TOPEKA, Kan. – A Kansas judge on Friday temporarily blocked some of the state’s new abortion restrictions that were set to take effect next week, including a requirement that providers said would make it nearly impossible for a woman to obtain an emergency abortion.
Shawnee County District Judge Rebecca Crotty blocked two provisions. One requires providers to declare on their websites that the state health department’s information on abortions and fetal development is accurate and objective. Another redefines medical emergencies so that they don’t include mental health reasons, such as a woman threatening to commit suicide. Critics of the provision have said the new definition is so narrow that a woman never would be able to obtain an emergency abortion.
Crotty refused to block other portions of the law that ban sex-selection abortions, block tax breaks for abortion providers and prohibits them from furnishing materials or instructors for public schools’ sexuality courses. Another provision that will take effect requires doctors to provide information to patients that includes a statement that abortion ends the life of “whole, separate, unique, living human being.”
The judge ruled in a lawsuit filed by Dr. Herbert Hodes and his daughter, Dr. Traci Nauser, who perform abortions at their Overland Park health center. They asked Crotty to prevent the state from enforcing the entire law while their lawsuit proceeds. Crotty said Hodes and Nauser did not present enough information to justify blocking the entire law, requiring her to review each provision. But the judge said, in the case of the provisions she blocked, they and their patients would suffer irreparable harm.
Hodes and Nauser argued that the new law violates their right to equal legal protection, as guaranteed by the state constitution. Hodes called the ruling “a victory for women in Kansas.”
Supporters contend the law preserves life, protects patients and lessens the state’s entanglement with abortion. The Republican-dominated Legislature has strong anti-abortion majorities in both chambers, and GOP Gov. Sam Brownback is a strong abortion opponent.

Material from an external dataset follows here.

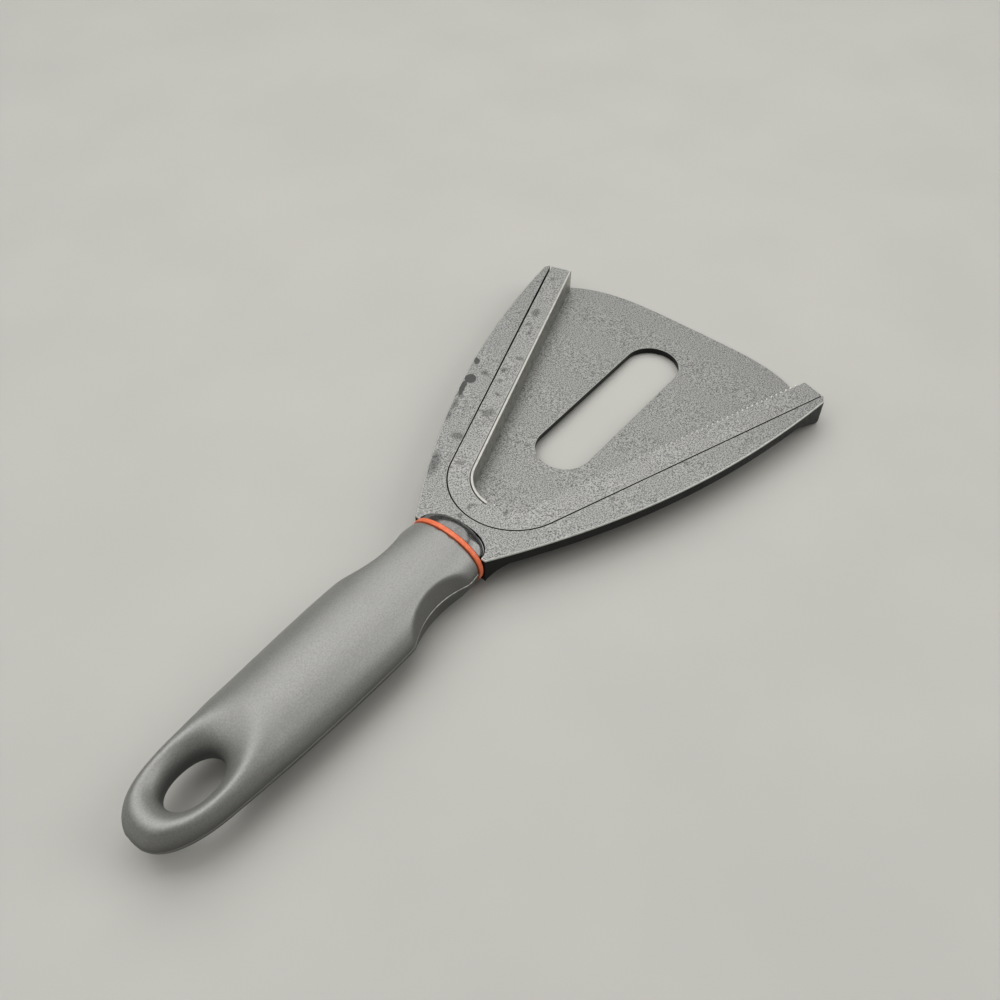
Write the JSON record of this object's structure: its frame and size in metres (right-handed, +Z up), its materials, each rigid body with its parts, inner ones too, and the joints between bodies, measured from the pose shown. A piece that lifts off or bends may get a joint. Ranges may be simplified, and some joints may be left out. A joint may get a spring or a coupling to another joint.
{
  "type": "jar lid opener",
  "caption": "Hand opener for jar lids: a fan-shaped head with a V jaw of smooth and toothed steel, and a soft handle with a hanging hole.",
  "frame": {"origin": "middle of the bounding box, level with the table that the tool lies on", "axes": "+X from the handle to the mouth of the jaw, +Y to the left, +Z up, the way the jaw opens when the tool lies on its back"},
  "size_m": [0.252, 0.1176, 0.0202],
  "materials": {
    "tray_nylon": "fine grained moulded plastic, softly shining, with faint mottling",
    "band_steel": "rolled steel with a bright rounded edge and worn specks",
    "teeth_steel": "punched steel teeth with bright tips",
    "frame_nylon": "fine grained moulded plastic, worn along its edges",
    "collar_gloss": "polished black",
    "ring_accent": "satin orange red",
    "core_plastic": "plain moulded plastic, hidden in the grip",
    "grip_rubber": "soft matt rubber with a fine parting line"
  },
  "bodies": {
    "root": {"jaw_tray": "tray_nylon", "steel_band": "band_steel", "toothed_strip": "teeth_steel", "jaw_frame": "frame_nylon", "neck_collar": "collar_gloss", "accent_ring": "ring_accent", "handle_core": "core_plastic", "soft_grip": "grip_rubber"}
  },
  "joints": []
}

Crotty’s ruling came two days after the chief federal judge for Kansas had a hearing in Kansas City, Kan., on a narrower challenge filed by Planned Parenthood, which performs abortions at its Overland Park clinic. Planned Parenthood is challenging provisions requiring providers to give certain information to patients.
The state already has spent nearly $769,000 on private attorneys in defending anti-abortion laws enacted since Brownback took office in January 2011. Attorney General Derek Schmidt, also a Republican, has predicted that defending this year’s law will cost the state $500,000 over the next two years.
Health and safety regulations enacted in 2011 specifically for abortion clinics have never been enforced because courts are still reviewing them.